The browser is indeed quite complex (and not just because of the massive historical baggage), but its job is to give the user control while safely downloading untrusted code and running it locally.

So, if your goal is to just have a simple standalone app I think you could stay largely compatible with APIs available in the browser environment.



Easier implementation is the goal. There are currently only four companies working on a web implementation.

Also, I think users would have more control if documents didn't automatically gain the same privileges as applications.


> Easier implementation is the goal. There are currently only four companies working on a web implementation.

Easier implementation of a browser? You might find it interesting to see what Servo has chosen to implement and what they have not. Some things you'd think would be easily removable (such as document.write) turn out to not be so simple to skip.

One of the most valuable things about the Web is the care taken around backwards compatibility.

I do think it'd be quite interesting if you had a user agent that did the DOM differently (not sure what you have in mind specifically re: "documents didn't automatically gain the same privileges as applications") and focused just on providing a GL canvas and audio APIs.

I think you might find that these APIs aren't quite as nice when it comes to re-implementing things that CSS and DOM make easy, and it'd be hard for such a browser to really compete with existing browsers given the backwards-compat situation on the web (mandating GL would leave some devices behind, and web authors as a whole don't really adapt all that quickly).

In any case I think it might still be useful as a reference implementation / proof-of-concept on how minimal a web user agent can be, if it was just focused on hosting applications.


The idea is a external format for applications that can be embedded as a object.

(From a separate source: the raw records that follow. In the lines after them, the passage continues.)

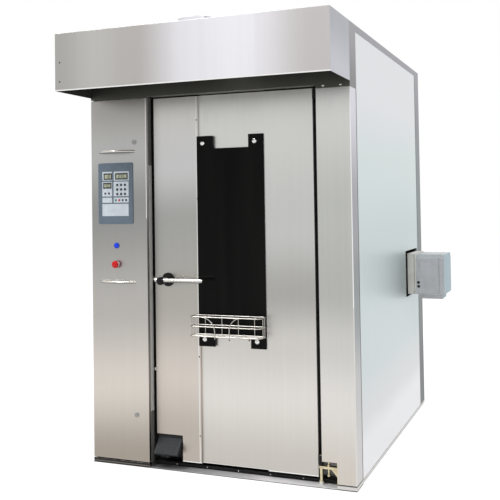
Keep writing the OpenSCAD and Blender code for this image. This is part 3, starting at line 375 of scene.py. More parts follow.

# %% [markdown]
# Real edges are never sharp: a folded or cut edge has a small round that catches the light, and the
# finish is thinner there. This group rounds the normal over a chosen radius, and gives a mask that
# is 1 on the edges, for a painted highlight on the edges of sheet steel, and for rubbed edges on
# plated metal and paint.

# %% The group for edges
EDGE_START, EDGE_FULL = 0.02, 0.2  # how far the normal has turned where the mask starts and is 1


def make_edges():
    """A rounded normal, and a mask of the edges."""
    tree, given, result = new_group("edges", [("Radius", "Float", 0.001)],
                                    [("Mask", "Float"), ("Normal", "Vector")])
    bevel = node_in(tree, "Bevel", samples=4)
    feed(tree, bevel.inputs["Radius"], given["Radius"])
    flat = node_in(tree, "NewGeometry")
    turned_by = calc(tree, "SUBTRACT", 1.0, dot(tree, bevel.outputs[0], flat.outputs["Normal"]))
    feed(tree, result["Mask"], ramp(tree, turned_by, EDGE_START, EDGE_FULL))
    feed(tree, result["Normal"], bevel.outputs[0])
    return tree


EDGES = make_edges()
print("group", EDGES.name)

# %% [markdown]
# Two more groups make soft patches where hands have been, and the pebbled skin of moulded parts.

# %% The groups for hands and moulded grain
# a patch starts where the noise passes CLEAN less PER_COVER times the cover, and its rim is SOFT
CLEAN, PER_COVER, SOFT = 0.75, 0.5, 0.3
MOTTLE_SIZE = 24.0  # patches in a metre


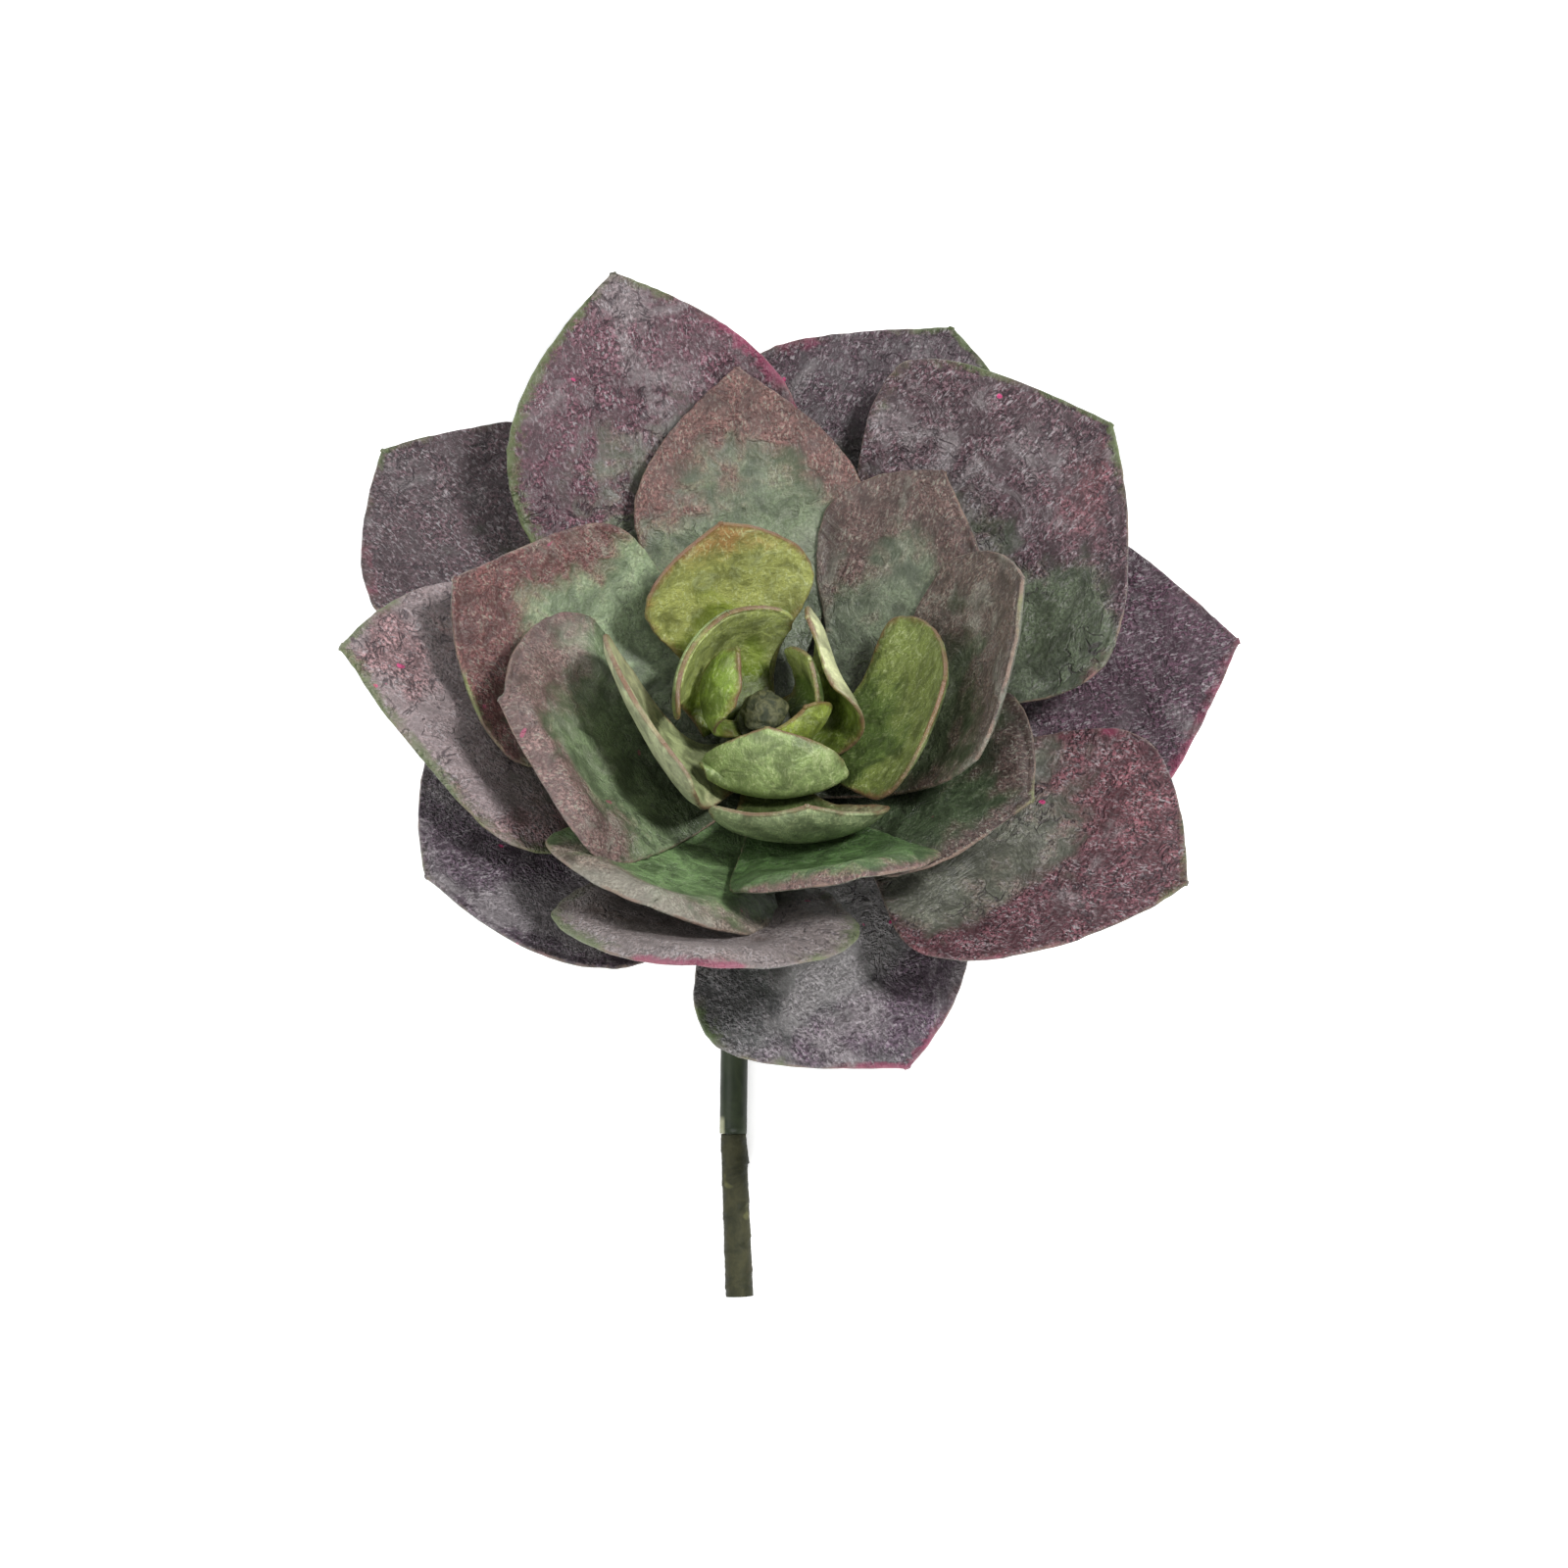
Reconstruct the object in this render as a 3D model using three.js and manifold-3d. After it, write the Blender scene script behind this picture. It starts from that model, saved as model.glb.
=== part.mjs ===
// An artificial echeveria: moulded rings of leaves threaded on a bent wire stem.
// The stem lies on the ground along -Y, and the rosette leans back on two of its outer leaves.
// Millimetres, +Z up. The origin is on the ground, in the middle of the whole plant's outline.
import * as THREE from "three";
import { mergeVertices } from "three/addons/utils/BufferGeometryUtils.js";
import Module from "manifold-3d";

const wasm = await Module();
wasm.setup();

// Driving dimensions
const LEAN = 32; // degrees from straight up to the rosette's axis, which leans towards +Y
const ROSETTE_AT = [-4.61, 1.71, 20.9]; // the middle of the lowest leaf ring's hub
const RING_PITCH = 2.5; // from one hub to the next along the axis
const HUB_HEIGHT = 2.2;
const FIT = 0.3; // clearance between two pieces that touch
const LEAF_THICKNESS = 1.7;
const ROOT_THICKNESS = 2.0;
const RIM_THICKNESS = 1.1;
const TIP_WIDTH = 1.2;
const FLAT_FOOT = 0.35; // the share of a leaf's length over which its cupped form starts
const LEAST_CUP = 0.02; // keeps the foot's curl from being divided by nothing
const LEAST_FULLNESS = 0.05; // and the tip's: the cup is this share of its full curve at the least
const TWIST_OVER = 0.6; // the share of its length over which a leaf twists
const THICK_FOOT = 0.3; // the share of its length over which a leaf thins to its blade
const WIRE_RADIUS = 1.1;
const STEM_RADIUS = 2.15;
const COLLAR_RADIUS = 4.5; // the moulded shoulder under the lowest hub
const COLLAR_HEIGHT = 1.6;
const KNOB_RADIUS = 3.6; // the wound end of the stem, which shows in the rosette's heart
const KNOB_HEIGHT = 4.6;
const KNOB_FOOT = 0.8; // its foot and its top, as shares of its radius
const KNOB_TOP = 0.6;
const WIRE_IN_KNOB = 2.4;
const NECK = -5; // height on the axis where the stem starts to bend
const BEND = 17; // how far the bend's two ends pull on it
const STEM_LANDING = [-9.31, -28.49, 2.15]; // where the bent stem meets the ground
const SLEEVE_END = [-9.61, -55.49, 2.15]; // where the moulded sleeve stops and the wound tape starts
const STEM_END = [-8.61, -81.49, 2.15]; // the cut end
const LOOSE_EDGE = { below: 0.5, length: 5, overhang: 0.9, thickness: 0.6 }; // of the wound tape
const SUNK = 0.4; // how deep a joined piece reaches into the one that carries it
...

Not a replacement for web browsers in any way.


Ah, ok. That's interesting too!

There's interest in wasm-land about having "non-web embeddings", which wouldn't assume things like JS APIs exist at all.

I think in that sort of world, you could probably find nicer APIs to target than WebGL and WebAudio... however if you don't mind still having a JS interpreted available then it'd probably be easy to build this sort of thing today using Node.


Probably, but they also still need to be runnable in browsers. Besides I doubt I could design better safe portable GL and Audio APIs.

This is just a subset. I'm mainly curious if this would be easier to implement or not. Using Node would be cheating.